[Begin RAW DATA]
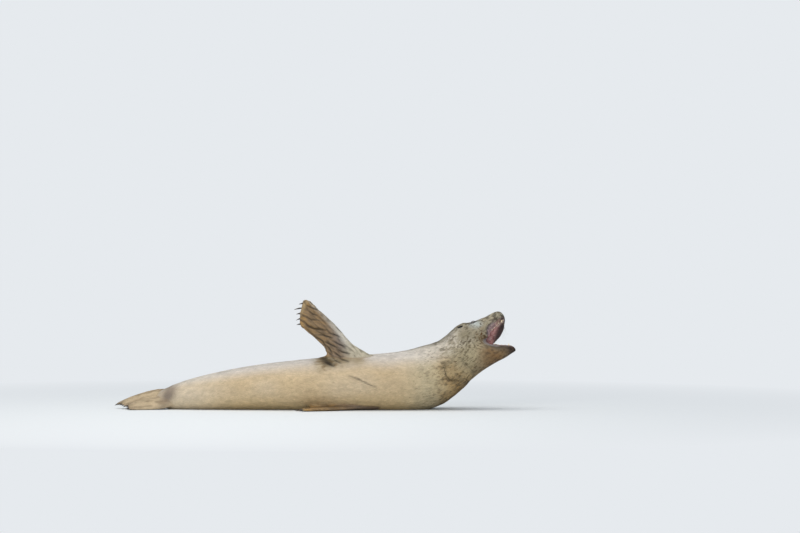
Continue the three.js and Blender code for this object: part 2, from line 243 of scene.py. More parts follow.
def distance_to(name, points):
    """How far each point is from the surface of one of the frame's nodes."""
    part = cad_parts[name].data
    part.calc_loop_triangles()
    corners = [v.co for v in part.vertices]
    tree = BVHTree.FromPolygons(corners, [tuple(t.vertices) for t in part.loop_triangles])
    return np.array([tree.find_nearest(p)[3] for p in points])


def middle(name):
    """The middle of a node's box."""
    return np.mean(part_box(name), axis=0)


def turned(yaw, pitch, lean):
    """The forward, left and back directions, as rows, of a head turned, raised and leaned left."""
    y, p, r = (math.radians(angle) for angle in (yaw, pitch, lean))
    forward = np.array([math.cos(p) * math.cos(y), math.cos(p) * math.sin(y), math.sin(p)])
    level = np.array([-math.sin(y), math.cos(y), 0])
    back = np.cross(forward, level) * math.cos(r) + level * math.sin(r)
    return np.array([forward, np.cross(back, forward), back])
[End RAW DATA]
* INSTRUCTIONS TO FOLLOW *
All of the material must be reproduced exactly.

* ANSWER FOR THE TASK *
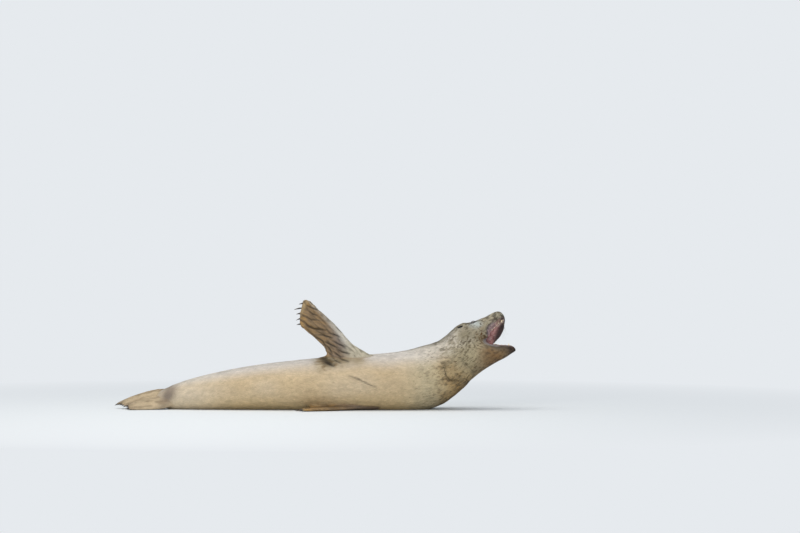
Continue the three.js and Blender code for this object: part 2, from line 243 of scene.py. More parts follow.
def distance_to(name, points):
    """How far each point is from the surface of one of the frame's nodes."""
    part = cad_parts[name].data
    part.calc_loop_triangles()
    corners = [v.co for v in part.vertices]
    tree = BVHTree.FromPolygons(corners, [tuple(t.vertices) for t in part.loop_triangles])
    return np.array([tree.find_nearest(p)[3] for p in points])


def middle(name):
    """The middle of a node's box."""
    return np.mean(part_box(name), axis=0)


def turned(yaw, pitch, lean):
    """The forward, left and back directions, as rows, of a head turned, raised and leaned left."""
    y, p, r = (math.radians(angle) for angle in (yaw, pitch, lean))
    forward = np.array([math.cos(p) * math.cos(y), math.cos(p) * math.sin(y), math.sin(p)])
    level = np.array([-math.sin(y), math.cos(y), 0])
    back = np.cross(forward, level) * math.cos(r) + level * math.sin(r)
    return np.array([forward, np.cross(back, forward), back])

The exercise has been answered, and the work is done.